*Written problem*
Search the records for "imported" and copy each line that holds it.

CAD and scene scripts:
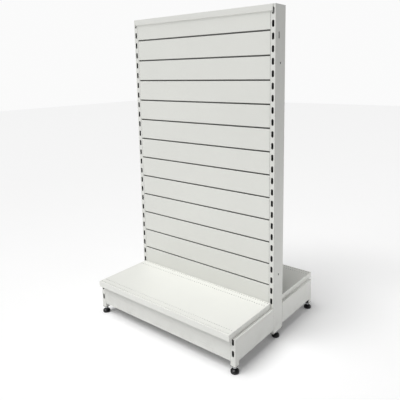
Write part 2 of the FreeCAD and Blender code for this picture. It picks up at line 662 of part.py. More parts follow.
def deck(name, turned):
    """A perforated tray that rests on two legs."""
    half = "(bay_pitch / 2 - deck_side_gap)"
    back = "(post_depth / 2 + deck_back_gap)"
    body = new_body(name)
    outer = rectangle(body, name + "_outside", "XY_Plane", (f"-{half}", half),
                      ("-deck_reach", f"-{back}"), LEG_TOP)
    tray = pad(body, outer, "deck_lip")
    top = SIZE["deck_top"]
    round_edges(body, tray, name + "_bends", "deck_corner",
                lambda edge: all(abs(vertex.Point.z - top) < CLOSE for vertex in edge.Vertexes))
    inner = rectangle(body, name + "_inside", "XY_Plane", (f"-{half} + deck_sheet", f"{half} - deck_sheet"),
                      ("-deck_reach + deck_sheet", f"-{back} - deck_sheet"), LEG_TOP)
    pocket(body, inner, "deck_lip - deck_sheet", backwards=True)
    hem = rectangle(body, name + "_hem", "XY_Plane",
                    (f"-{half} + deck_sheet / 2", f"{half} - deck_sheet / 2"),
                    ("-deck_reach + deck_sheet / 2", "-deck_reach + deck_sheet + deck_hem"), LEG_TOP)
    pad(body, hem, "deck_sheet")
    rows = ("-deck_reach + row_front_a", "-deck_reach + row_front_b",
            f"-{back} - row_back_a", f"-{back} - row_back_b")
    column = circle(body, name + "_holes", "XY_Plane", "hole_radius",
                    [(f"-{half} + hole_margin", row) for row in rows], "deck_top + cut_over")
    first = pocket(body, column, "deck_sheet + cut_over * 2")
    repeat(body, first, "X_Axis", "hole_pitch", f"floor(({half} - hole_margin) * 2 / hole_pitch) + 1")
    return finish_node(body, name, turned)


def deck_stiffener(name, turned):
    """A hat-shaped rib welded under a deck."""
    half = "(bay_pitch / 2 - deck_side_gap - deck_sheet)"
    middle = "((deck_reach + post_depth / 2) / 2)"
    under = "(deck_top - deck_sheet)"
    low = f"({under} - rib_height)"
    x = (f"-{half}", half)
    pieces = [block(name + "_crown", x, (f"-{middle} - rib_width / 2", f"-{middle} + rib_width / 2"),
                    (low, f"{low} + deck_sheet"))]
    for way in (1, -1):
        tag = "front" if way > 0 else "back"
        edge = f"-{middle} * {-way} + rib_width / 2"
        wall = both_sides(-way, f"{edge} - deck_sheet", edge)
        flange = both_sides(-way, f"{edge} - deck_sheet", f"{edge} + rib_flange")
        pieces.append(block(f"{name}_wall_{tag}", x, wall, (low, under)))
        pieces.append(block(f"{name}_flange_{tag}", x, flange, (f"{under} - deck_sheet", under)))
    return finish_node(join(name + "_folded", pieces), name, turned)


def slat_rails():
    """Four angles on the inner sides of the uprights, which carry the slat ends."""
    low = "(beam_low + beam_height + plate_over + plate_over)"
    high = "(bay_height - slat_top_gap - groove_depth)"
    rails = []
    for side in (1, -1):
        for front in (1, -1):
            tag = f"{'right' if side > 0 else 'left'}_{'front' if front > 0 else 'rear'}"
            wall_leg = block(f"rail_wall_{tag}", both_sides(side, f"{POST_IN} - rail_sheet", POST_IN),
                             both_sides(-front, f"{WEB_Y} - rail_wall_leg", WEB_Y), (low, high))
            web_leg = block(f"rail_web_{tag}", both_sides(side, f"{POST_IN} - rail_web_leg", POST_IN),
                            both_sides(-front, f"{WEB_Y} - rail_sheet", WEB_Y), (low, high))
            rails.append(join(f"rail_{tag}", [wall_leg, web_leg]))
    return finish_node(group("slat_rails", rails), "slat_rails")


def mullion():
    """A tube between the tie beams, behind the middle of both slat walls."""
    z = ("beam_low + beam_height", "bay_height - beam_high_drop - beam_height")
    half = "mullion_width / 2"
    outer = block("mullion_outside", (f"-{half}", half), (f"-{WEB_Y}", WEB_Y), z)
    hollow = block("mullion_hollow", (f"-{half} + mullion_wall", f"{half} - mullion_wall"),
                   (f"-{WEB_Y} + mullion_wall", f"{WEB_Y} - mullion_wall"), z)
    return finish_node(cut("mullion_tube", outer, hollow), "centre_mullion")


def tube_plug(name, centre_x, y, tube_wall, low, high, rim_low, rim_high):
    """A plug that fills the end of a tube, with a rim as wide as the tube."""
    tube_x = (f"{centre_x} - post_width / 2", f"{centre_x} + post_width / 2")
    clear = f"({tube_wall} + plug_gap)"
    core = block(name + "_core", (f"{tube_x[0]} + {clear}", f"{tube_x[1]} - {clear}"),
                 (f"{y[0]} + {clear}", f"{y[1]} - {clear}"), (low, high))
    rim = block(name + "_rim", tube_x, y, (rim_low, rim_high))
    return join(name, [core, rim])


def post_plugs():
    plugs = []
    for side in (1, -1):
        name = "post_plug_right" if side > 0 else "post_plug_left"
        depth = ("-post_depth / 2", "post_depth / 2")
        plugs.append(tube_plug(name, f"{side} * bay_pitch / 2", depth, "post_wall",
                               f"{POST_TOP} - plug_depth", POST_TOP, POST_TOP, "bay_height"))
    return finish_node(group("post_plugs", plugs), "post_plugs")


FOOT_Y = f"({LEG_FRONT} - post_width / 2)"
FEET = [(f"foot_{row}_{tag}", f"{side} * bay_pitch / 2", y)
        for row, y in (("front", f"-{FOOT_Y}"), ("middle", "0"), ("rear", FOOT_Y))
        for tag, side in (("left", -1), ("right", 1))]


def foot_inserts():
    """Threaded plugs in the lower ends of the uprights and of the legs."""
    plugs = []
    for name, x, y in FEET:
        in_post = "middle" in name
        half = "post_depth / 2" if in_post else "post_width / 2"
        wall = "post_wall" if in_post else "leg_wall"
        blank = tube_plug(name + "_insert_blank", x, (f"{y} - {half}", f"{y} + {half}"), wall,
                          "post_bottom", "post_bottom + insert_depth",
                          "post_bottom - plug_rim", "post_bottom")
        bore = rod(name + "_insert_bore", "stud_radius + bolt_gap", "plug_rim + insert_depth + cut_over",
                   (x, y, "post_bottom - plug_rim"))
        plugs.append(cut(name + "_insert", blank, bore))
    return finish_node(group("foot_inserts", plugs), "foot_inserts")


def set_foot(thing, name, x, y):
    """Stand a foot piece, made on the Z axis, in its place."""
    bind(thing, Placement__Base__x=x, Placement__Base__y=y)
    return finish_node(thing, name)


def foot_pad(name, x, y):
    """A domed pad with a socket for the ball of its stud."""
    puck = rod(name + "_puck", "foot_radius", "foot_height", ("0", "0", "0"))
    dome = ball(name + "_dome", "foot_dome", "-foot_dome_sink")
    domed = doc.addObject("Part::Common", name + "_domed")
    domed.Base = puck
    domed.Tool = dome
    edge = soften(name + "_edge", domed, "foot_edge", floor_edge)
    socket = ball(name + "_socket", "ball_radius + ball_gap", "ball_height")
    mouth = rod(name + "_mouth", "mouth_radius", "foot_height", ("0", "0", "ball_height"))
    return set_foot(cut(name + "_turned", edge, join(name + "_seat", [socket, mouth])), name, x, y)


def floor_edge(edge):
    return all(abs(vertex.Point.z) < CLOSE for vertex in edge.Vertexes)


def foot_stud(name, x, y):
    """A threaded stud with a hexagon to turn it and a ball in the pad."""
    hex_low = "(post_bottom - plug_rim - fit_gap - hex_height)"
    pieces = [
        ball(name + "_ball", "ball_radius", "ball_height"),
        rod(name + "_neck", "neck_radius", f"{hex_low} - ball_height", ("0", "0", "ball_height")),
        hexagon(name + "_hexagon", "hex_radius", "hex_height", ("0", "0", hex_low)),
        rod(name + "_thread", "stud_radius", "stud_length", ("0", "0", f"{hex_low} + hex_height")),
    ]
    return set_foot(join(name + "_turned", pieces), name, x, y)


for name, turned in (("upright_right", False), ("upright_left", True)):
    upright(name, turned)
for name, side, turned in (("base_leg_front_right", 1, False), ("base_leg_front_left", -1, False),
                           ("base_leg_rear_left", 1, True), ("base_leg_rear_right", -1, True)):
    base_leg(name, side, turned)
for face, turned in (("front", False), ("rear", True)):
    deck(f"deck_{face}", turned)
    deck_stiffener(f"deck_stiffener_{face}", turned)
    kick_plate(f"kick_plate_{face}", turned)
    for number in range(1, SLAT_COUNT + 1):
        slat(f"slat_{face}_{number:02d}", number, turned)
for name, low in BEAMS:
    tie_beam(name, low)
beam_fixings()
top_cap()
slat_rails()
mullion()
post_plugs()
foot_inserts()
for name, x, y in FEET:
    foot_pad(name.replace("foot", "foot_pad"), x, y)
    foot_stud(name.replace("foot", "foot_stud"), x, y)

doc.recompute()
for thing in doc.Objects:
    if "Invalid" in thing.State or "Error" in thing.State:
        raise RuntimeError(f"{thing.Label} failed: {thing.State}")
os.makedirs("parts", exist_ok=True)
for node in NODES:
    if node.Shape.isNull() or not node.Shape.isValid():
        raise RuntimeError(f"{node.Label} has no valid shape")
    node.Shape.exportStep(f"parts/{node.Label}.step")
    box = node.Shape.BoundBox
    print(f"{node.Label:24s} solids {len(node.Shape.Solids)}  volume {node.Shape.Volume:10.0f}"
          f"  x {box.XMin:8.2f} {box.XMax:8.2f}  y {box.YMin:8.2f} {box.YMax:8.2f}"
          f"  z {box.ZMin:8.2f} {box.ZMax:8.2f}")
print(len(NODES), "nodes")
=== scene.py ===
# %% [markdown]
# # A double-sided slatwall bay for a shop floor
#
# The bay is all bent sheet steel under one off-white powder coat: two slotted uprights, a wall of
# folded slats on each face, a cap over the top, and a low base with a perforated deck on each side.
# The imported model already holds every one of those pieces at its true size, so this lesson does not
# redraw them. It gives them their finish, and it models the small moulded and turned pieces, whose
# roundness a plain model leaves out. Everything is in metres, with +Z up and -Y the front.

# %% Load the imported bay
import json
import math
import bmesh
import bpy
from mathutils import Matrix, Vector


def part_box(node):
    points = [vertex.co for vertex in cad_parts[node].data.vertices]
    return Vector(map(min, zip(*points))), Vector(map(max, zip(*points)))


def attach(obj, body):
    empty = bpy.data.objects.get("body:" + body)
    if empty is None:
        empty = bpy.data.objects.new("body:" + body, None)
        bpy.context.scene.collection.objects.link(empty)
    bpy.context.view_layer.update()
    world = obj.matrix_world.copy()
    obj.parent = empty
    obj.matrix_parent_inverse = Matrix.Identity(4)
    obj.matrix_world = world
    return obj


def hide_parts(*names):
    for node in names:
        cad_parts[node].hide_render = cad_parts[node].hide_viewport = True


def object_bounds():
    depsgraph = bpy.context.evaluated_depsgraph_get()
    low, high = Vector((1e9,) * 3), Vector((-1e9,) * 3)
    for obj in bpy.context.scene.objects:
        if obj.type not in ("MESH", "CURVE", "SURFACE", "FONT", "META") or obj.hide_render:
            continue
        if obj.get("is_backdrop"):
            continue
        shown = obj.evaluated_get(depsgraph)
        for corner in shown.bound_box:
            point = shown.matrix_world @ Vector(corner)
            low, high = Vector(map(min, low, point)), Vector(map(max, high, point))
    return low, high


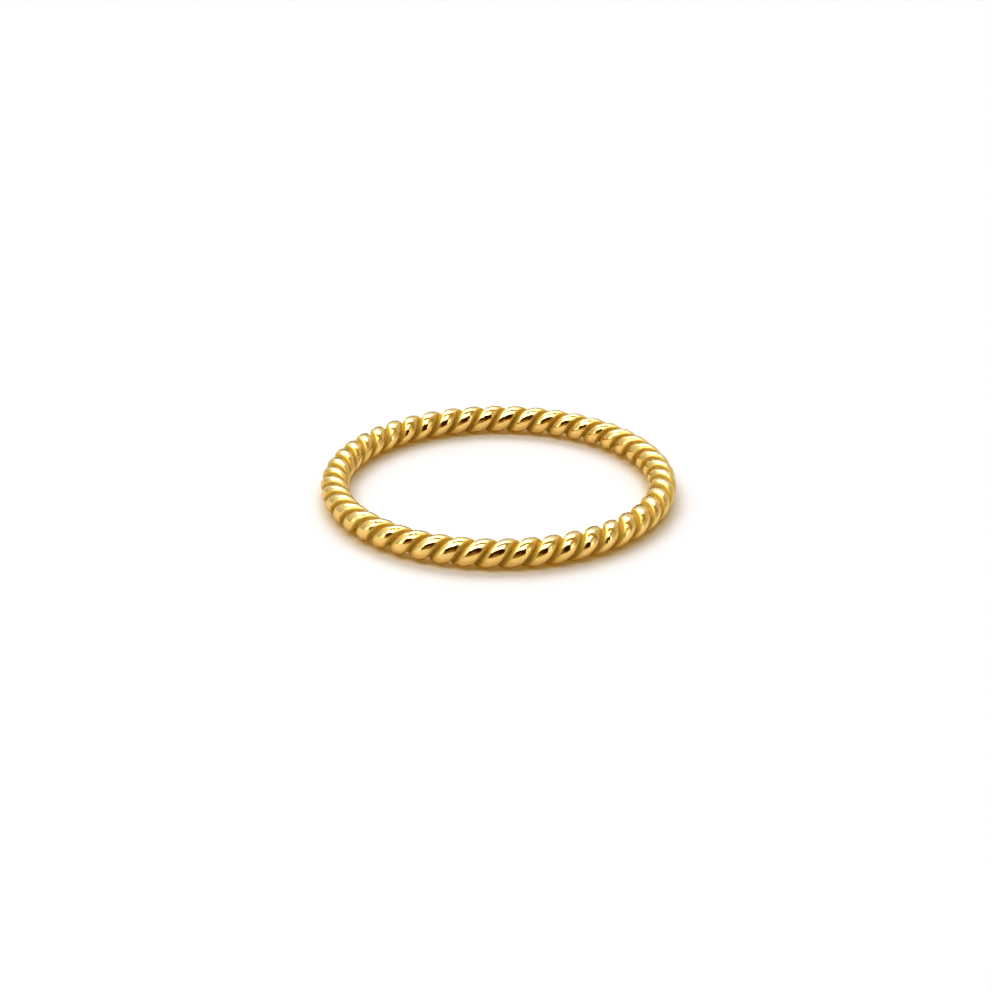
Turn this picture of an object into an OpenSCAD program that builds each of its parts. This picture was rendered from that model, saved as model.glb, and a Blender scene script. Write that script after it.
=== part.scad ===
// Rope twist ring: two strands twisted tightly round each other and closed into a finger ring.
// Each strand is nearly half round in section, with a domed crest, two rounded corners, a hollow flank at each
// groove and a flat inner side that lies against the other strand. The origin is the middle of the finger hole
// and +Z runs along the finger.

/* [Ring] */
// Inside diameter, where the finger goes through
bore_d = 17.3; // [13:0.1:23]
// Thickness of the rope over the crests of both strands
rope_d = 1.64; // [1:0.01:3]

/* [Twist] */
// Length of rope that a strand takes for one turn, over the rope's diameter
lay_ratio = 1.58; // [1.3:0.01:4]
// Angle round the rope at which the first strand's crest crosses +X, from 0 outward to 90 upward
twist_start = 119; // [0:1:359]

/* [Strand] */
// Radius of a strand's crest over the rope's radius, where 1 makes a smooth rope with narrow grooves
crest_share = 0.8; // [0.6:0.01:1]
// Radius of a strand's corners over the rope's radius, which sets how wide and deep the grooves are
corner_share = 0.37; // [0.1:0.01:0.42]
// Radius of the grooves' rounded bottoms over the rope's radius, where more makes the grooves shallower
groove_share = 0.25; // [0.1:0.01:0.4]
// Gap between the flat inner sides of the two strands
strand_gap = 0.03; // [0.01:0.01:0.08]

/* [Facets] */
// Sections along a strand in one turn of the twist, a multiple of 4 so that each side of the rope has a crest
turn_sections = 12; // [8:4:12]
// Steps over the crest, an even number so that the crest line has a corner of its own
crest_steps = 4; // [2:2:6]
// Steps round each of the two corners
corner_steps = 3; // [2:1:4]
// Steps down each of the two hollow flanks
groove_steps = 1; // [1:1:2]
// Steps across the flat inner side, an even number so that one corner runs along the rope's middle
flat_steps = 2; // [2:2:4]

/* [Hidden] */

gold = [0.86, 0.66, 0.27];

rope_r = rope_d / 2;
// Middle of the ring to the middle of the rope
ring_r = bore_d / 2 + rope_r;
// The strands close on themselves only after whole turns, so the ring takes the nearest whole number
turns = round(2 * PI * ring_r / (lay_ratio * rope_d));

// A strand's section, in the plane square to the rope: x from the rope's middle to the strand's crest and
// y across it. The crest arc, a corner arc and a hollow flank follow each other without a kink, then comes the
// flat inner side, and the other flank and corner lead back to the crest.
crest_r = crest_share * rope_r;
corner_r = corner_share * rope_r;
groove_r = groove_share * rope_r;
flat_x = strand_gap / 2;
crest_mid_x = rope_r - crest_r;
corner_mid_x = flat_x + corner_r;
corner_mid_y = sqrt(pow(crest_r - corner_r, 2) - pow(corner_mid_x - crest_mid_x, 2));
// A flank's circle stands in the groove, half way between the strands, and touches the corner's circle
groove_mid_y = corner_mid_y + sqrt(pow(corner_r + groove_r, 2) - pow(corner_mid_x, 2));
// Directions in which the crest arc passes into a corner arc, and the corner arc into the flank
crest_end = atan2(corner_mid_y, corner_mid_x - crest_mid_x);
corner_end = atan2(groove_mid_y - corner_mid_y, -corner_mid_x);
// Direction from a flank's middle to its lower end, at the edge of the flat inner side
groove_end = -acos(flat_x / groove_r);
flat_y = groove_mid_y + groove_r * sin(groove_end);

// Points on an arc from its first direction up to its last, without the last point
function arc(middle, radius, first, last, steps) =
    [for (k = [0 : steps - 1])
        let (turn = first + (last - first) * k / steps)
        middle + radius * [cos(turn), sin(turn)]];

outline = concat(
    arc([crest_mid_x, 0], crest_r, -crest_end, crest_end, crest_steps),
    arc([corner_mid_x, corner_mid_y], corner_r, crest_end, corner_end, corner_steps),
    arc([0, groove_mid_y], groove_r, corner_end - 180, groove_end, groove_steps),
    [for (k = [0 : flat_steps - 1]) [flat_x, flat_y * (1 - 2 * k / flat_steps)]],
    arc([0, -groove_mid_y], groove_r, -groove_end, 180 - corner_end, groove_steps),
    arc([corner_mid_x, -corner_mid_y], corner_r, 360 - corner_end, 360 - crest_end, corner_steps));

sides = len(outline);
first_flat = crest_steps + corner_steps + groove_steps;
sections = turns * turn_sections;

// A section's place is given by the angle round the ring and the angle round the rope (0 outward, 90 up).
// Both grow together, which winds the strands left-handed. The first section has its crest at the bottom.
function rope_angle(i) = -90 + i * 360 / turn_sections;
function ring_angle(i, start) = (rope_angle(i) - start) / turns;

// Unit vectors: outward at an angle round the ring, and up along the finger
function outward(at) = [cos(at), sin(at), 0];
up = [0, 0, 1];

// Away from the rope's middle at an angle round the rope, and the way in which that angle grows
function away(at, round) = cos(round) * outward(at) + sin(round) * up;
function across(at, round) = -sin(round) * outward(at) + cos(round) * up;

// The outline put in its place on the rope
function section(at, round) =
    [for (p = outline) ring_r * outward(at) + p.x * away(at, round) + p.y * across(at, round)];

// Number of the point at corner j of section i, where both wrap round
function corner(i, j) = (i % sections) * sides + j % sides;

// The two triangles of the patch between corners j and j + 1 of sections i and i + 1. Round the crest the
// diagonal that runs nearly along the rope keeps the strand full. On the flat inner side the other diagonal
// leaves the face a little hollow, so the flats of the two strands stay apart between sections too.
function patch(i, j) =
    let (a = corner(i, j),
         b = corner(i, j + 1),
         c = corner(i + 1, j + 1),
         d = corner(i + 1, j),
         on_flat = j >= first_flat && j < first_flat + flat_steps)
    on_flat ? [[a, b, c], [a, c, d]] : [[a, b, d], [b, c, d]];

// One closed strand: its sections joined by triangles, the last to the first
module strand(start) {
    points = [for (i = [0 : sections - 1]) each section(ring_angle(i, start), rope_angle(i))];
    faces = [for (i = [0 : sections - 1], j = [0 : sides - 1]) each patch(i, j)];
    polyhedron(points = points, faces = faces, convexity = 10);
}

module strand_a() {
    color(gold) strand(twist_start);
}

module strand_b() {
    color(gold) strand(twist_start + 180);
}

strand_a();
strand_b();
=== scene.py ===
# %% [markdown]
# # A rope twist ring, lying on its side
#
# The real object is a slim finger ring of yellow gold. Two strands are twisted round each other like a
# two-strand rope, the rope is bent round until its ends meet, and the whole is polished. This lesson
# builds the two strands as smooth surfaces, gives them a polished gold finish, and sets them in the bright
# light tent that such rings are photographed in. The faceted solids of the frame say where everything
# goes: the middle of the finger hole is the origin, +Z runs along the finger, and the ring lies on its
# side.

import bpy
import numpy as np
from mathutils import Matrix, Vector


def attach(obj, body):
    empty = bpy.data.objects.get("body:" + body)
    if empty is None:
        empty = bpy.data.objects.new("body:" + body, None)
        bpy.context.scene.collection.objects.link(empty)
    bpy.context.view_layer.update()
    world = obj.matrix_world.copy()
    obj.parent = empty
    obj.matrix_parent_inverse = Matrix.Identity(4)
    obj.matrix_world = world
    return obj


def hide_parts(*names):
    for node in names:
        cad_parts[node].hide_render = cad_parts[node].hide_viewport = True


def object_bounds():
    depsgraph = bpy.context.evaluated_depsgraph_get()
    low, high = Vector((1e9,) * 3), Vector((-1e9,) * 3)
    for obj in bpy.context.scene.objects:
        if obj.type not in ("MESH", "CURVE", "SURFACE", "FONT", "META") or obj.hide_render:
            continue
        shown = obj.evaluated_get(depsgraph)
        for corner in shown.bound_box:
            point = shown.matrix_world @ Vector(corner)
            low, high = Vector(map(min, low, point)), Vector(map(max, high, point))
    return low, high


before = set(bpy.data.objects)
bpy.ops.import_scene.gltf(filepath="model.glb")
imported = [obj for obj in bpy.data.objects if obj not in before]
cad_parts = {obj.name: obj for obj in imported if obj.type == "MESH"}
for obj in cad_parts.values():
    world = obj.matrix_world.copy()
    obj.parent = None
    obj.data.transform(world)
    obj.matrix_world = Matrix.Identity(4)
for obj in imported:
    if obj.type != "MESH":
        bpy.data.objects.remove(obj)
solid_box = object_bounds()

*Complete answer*
# The imported model already holds every one of those pieces at its true size, so this lesson does not
# %% Load the imported bay
imported = [obj for obj in bpy.data.objects if obj not in before]
cad_parts = {obj.name: obj for obj in imported if obj.type == "MESH"}
for obj in imported:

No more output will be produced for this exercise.